むしろ肺転移の鑑別を失念していました、反省です。
不勉強でお恥ずかしいのですが、小葉中心性の病変においては胸膜直下がスペアされるというのは、肺構造の問題として胸膜直下まで、呼吸細気管支/一次小葉は至ることがないからという認識であっていますでしょうか。
最近ではCOVIDの所見として胸膜直下がスペアされる、(いや最近ではされないものもあるよねという話なのでしょうが)などありますが、正直、胸膜直下の病変の有無を判断材料にできておりません。
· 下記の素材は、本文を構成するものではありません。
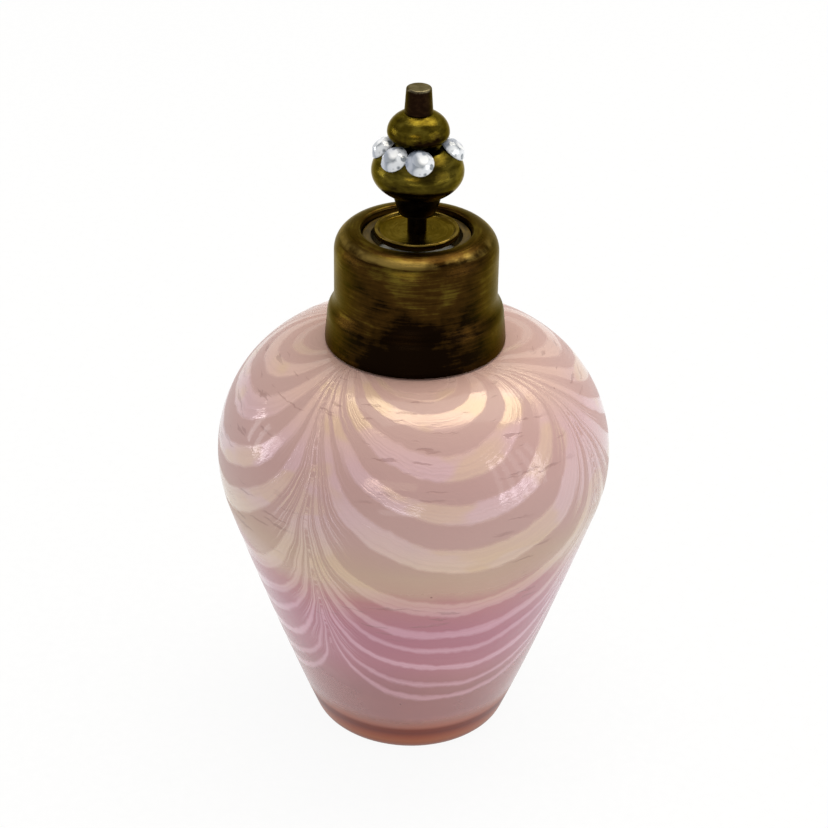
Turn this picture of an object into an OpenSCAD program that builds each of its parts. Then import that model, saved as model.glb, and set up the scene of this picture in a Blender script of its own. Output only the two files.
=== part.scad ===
// Perfume atomiser: a blown glass bottle with a press-top finger pump.
// Origin at the middle of the foot, +Z up, front towards -Y. Millimetres.

/* [Bottle] */
// Largest radius of the bottle, at its belly
belly_r = 35; // [33:0.5:37]
// Height of the belly above the foot
belly_z = 55; // [53:0.5:57]
// Height of the shoulder where it meets the neck
shoulder_z = 76.8; // [75:0.1:76.8]
// Radius of the flat that the bottle stands on
foot_r = 14.5; // [13:0.5:16]
// Radius of the rounding round the foot
heel_r = 3.7; // [2:0.1:4]
// Thickness of the glass wall
wall = 2.8; // [2:0.1:3.2]
// Thickness of the glass under the cavity
floor_t = 6.5; // [5:0.5:8]
// Outer radius of the glass neck
neck_r = 9.9; // [9.5:0.1:10]
// Radius of the bore in the neck
neck_bore_r = 7.5; // [7:0.1:7.8]

/* [Closure] */
// Outer radius of the collar's straight part
collar_r = 14.15; // [14:0.05:14.5]
// Outer radius of the collar's lower edge
skirt_r = 15.75; // [15.5:0.05:16]
// Height of the top of the collar
collar_top = 98; // [97.5:0.1:98.5]

/* [Pump] */
// Travel of the button when it is pressed
stroke = 3; // [2:0.1:3]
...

お忙しいとは存じますがこちらについての説明、講義などいただけると嬉しいです。
アウトプットありがとうございます。
>小葉中心性の病変においては胸膜直下がスペアされるというのは、肺構造の問題として胸膜直下まで、呼吸細気管支/一次小葉は至ることがないからという認識であっていますでしょうか。
そうですね。
>お忙しいとは存じますがこちらについての説明、講義などいただけると嬉しいです。
症例1のところの補足動画
https://xn--o1qq22cjlllou16giuj.jp/training/archives/7275
■2次小葉と末梢について
■小葉中心性の分布とは
を見ていただけると納得していただけると思います。
>最近ではCOVIDの所見として胸膜直下がスペアされる、(いや最近ではされないものもあるよねという話なのでしょうが)などありますが、正直、胸膜直下の病変の有無を判断材料にできておりません。
COVID-19肺炎は胸膜直下がスペアされている場合とされていない場合があり、胸膜直下のスペアの有無ではCOVID-19肺炎かどうかは判断できないと思います。
COVID-19肺炎を示唆する所見で、胸膜直下のスペアの有無というものはありません。
そもそもCOVID-19肺炎は非区域性に広がりますので、気管支肺炎のパターンとは別個に考えてください。
粟粒結核は血行性散布とのことですが、どこから飛んできたのかを探す、という
ことをする必要はないのでしょうか。
アウトプットありがとうございます。
1,初感染に引き続いて起こる早期蔓延型:若年者中心に見られる。
2,肺内外の陳旧性病変が再燃して血行性に全身に広がる晩期蔓延型:高齢者や免疫抑制患者に見られる。
で、2,の頻度が高いと言われております。
今回も2であると考えられ、どこかの陳旧性病変が再燃して広がったと考えられます。
それがどこからなのかはわからないのではないかと考えます。
参考
困ったときの胸部の画像診断 P64-65
この小さい粒々には気が付いていたのですが、こんなに肺全体に粟粒結核が広がってしまうケースがあるのですね。
結核病院で初期研修をしておりましたが、すっかりキレイにわすれている自分が怖いですね。
アウトプットありがとうございます。
>この小さい粒々には気が付いていたのですが、こんなに肺全体に粟粒結核が広がってしまうケースがあるのですね。
そうですね。びまん性に広がっています。
>結核病院で初期研修をしておりましたが、すっかりキレイにわすれている自分が怖いですね。
(;゚ロ゚)
ここで痛い思いをしたので、次の現場では、大丈夫です。
この間当直帯で全く分からず(既往なし症状発熱のみ)後から診断知らされたので、今回は粟粒結核では?と疑いながらCT見ることができました!
粟粒結核:miliary tuberculosis 、呼吸器の先生が「みりてい」と呼んでいるイメージです(どこでもそうなのでしょうか?)
アウトプットありがとうございます。
>この間当直帯で全く分からず(既往なし症状発熱のみ)後から診断知らされたので、今回は粟粒結核では?と疑いながらCT見ることができました!
この講座が先だったら診断できていたかもしれないですね(^_^;)
>粟粒結核:miliary tuberculosis 、呼吸器の先生が「みりてい」と呼んでいるイメージです(どこでもそうなのでしょうか?)
どうなんでしょう・・。
私は普通に粟粒結核と言っておりますが、結核はなぜかテーベーと言うことが多いです。